WHAT YOU HAVE TO DO: Copy out exactly the lines from the start of the data to the line containing "return math.sqrt(CLAD**2 - (z". Include both.

DATA PROVIDED:
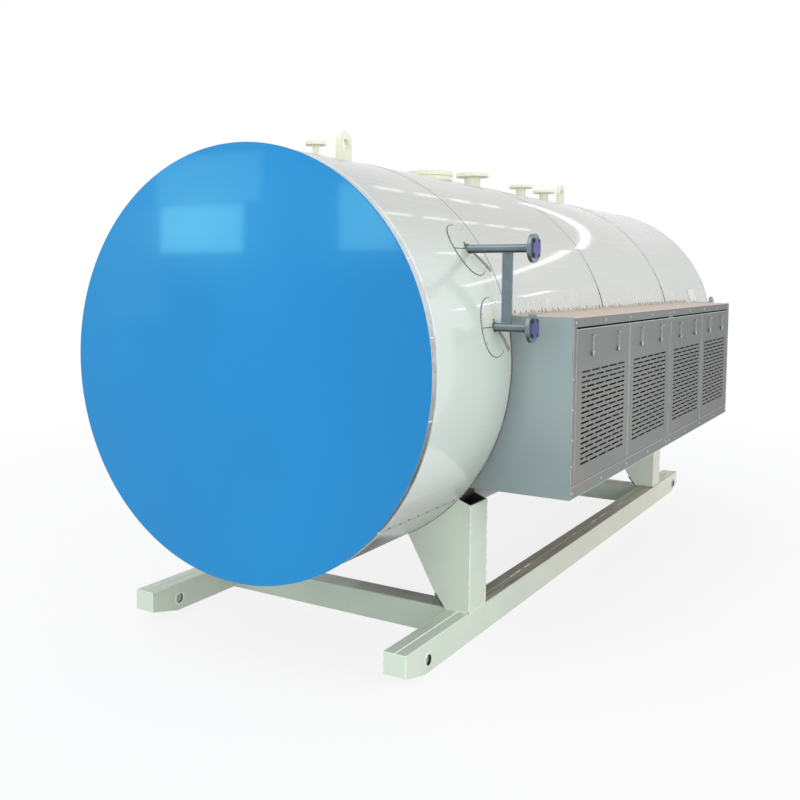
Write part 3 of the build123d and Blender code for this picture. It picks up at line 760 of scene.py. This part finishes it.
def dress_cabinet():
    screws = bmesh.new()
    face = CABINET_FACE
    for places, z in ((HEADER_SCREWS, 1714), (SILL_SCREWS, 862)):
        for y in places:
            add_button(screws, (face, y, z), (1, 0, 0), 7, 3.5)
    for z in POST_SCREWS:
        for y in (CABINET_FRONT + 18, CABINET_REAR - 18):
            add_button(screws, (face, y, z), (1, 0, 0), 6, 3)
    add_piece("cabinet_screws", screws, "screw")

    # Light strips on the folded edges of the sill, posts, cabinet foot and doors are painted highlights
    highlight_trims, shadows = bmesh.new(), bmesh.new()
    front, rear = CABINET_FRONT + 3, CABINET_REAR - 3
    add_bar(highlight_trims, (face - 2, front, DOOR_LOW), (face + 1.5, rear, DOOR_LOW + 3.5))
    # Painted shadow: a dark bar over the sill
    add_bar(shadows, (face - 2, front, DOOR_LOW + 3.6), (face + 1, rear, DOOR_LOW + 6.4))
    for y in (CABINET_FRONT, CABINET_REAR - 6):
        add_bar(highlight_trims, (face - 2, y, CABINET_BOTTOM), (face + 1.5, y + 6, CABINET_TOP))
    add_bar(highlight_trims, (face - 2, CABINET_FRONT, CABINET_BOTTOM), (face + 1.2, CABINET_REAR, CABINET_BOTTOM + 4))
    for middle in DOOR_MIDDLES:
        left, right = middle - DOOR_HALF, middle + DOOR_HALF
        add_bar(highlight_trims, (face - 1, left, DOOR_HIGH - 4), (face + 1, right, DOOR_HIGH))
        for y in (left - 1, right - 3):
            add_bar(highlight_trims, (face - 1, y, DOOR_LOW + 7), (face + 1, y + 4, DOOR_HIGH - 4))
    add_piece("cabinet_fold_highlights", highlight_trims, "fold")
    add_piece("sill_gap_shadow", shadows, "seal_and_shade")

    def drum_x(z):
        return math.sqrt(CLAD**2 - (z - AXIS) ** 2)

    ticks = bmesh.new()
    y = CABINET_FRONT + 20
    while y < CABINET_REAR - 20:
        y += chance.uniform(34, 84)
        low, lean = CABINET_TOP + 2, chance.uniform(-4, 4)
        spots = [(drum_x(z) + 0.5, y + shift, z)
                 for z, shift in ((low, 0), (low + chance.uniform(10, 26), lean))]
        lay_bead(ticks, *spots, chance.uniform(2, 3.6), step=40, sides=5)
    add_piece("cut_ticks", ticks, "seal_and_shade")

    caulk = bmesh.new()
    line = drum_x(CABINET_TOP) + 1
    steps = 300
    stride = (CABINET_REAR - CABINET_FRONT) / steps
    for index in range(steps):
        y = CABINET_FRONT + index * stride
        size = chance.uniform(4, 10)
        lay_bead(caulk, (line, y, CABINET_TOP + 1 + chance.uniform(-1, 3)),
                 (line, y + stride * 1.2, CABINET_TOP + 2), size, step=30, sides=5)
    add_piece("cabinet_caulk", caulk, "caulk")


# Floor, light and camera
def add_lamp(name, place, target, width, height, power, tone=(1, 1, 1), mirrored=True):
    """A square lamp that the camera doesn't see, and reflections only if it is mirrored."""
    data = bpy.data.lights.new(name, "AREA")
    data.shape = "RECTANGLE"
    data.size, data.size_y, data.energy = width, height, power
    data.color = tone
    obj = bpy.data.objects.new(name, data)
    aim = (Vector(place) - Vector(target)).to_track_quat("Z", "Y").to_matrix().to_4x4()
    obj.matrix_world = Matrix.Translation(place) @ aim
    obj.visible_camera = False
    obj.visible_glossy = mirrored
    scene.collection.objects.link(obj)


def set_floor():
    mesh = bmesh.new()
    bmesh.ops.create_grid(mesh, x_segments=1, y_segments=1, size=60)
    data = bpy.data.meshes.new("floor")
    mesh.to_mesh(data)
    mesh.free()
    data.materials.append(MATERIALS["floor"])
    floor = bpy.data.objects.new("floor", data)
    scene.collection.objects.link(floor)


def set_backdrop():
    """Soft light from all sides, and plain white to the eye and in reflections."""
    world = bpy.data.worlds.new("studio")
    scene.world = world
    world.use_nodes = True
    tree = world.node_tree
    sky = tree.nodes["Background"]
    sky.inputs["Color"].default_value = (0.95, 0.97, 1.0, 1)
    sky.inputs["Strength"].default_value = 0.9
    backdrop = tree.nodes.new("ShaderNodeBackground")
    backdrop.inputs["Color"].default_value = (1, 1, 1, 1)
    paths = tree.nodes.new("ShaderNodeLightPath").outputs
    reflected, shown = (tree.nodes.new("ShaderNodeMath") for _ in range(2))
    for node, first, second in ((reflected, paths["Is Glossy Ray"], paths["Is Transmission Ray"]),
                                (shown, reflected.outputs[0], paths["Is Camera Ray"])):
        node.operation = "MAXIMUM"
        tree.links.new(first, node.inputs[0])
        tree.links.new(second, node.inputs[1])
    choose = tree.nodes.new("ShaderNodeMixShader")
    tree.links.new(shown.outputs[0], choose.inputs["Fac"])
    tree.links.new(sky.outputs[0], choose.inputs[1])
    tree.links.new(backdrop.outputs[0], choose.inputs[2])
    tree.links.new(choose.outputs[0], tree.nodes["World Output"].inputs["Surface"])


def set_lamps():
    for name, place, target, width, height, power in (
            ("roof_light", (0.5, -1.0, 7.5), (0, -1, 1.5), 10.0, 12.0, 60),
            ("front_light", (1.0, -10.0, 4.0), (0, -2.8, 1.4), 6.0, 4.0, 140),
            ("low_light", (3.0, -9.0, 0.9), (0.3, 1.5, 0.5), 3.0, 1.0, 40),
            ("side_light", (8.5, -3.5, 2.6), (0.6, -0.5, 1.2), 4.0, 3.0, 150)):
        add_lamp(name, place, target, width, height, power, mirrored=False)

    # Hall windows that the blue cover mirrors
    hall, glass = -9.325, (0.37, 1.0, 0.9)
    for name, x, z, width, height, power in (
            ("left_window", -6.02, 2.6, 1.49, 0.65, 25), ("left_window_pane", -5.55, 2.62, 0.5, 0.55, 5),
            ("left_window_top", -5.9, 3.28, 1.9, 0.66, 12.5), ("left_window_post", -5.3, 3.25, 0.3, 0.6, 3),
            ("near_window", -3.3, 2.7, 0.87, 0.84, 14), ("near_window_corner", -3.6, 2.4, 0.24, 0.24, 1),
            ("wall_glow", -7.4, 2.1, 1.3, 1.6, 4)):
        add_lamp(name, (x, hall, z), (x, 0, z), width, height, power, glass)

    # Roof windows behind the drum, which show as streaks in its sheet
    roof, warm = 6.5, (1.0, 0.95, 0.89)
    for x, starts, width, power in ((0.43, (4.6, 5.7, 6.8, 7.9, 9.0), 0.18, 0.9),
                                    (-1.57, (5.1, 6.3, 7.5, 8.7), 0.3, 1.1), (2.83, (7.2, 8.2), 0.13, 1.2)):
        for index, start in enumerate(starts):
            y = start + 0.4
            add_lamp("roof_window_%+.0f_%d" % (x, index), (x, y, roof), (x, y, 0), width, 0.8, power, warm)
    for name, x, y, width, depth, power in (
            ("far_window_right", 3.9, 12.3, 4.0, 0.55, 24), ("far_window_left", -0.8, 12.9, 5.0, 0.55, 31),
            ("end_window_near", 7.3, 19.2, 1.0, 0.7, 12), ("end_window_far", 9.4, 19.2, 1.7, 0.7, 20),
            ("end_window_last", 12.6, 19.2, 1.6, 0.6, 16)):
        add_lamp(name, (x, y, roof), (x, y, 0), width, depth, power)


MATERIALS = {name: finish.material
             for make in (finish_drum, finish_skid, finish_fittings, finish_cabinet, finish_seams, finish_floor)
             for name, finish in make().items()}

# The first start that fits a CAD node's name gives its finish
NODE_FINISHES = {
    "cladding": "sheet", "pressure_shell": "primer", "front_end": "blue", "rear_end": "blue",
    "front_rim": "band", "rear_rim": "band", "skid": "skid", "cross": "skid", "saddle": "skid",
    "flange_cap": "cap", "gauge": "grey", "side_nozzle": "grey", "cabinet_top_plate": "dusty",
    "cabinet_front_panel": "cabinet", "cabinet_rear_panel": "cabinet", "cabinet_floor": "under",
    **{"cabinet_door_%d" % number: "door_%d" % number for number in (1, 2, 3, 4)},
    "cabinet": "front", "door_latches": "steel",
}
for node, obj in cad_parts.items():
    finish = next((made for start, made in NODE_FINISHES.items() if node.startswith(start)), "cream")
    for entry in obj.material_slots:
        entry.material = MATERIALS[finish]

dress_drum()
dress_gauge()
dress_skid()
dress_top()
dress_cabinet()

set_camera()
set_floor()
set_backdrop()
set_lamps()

WRITTEN SOLUTION:
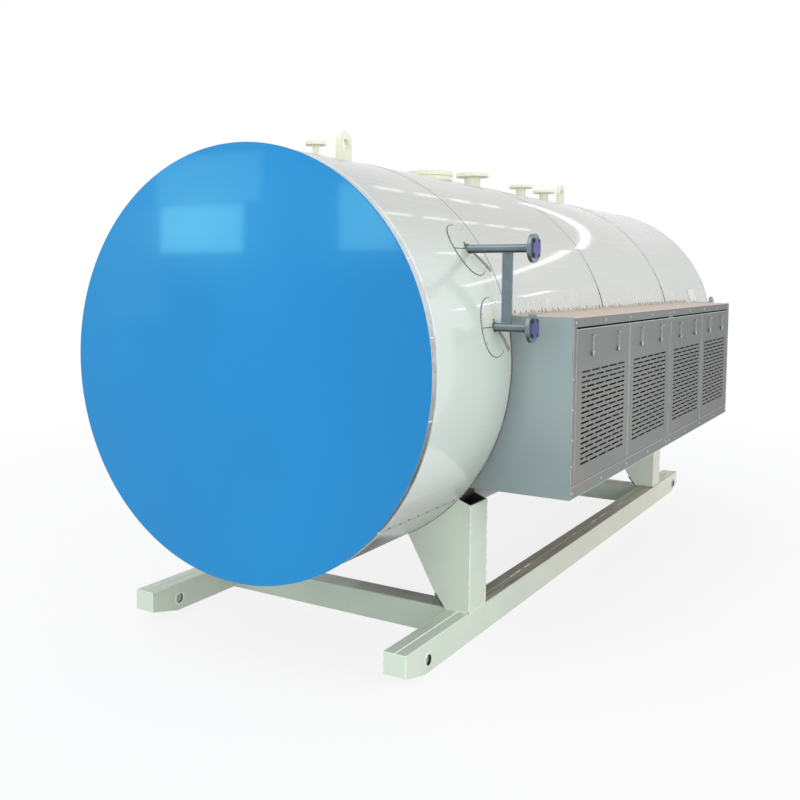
Write part 3 of the build123d and Blender code for this picture. It picks up at line 760 of scene.py. This part finishes it.
def dress_cabinet():
    screws = bmesh.new()
    face = CABINET_FACE
    for places, z in ((HEADER_SCREWS, 1714), (SILL_SCREWS, 862)):
        for y in places:
            add_button(screws, (face, y, z), (1, 0, 0), 7, 3.5)
    for z in POST_SCREWS:
        for y in (CABINET_FRONT + 18, CABINET_REAR - 18):
            add_button(screws, (face, y, z), (1, 0, 0), 6, 3)
    add_piece("cabinet_screws", screws, "screw")

    # Light strips on the folded edges of the sill, posts, cabinet foot and doors are painted highlights
    highlight_trims, shadows = bmesh.new(), bmesh.new()
    front, rear = CABINET_FRONT + 3, CABINET_REAR - 3
    add_bar(highlight_trims, (face - 2, front, DOOR_LOW), (face + 1.5, rear, DOOR_LOW + 3.5))
    # Painted shadow: a dark bar over the sill
    add_bar(shadows, (face - 2, front, DOOR_LOW + 3.6), (face + 1, rear, DOOR_LOW + 6.4))
    for y in (CABINET_FRONT, CABINET_REAR - 6):
        add_bar(highlight_trims, (face - 2, y, CABINET_BOTTOM), (face + 1.5, y + 6, CABINET_TOP))
    add_bar(highlight_trims, (face - 2, CABINET_FRONT, CABINET_BOTTOM), (face + 1.2, CABINET_REAR, CABINET_BOTTOM + 4))
    for middle in DOOR_MIDDLES:
        left, right = middle - DOOR_HALF, middle + DOOR_HALF
        add_bar(highlight_trims, (face - 1, left, DOOR_HIGH - 4), (face + 1, right, DOOR_HIGH))
        for y in (left - 1, right - 3):
            add_bar(highlight_trims, (face - 1, y, DOOR_LOW + 7), (face + 1, y + 4, DOOR_HIGH - 4))
    add_piece("cabinet_fold_highlights", highlight_trims, "fold")
    add_piece("sill_gap_shadow", shadows, "seal_and_shade")

    def drum_x(z):
        return math.sqrt(CLAD**2 - (z - AXIS) ** 2)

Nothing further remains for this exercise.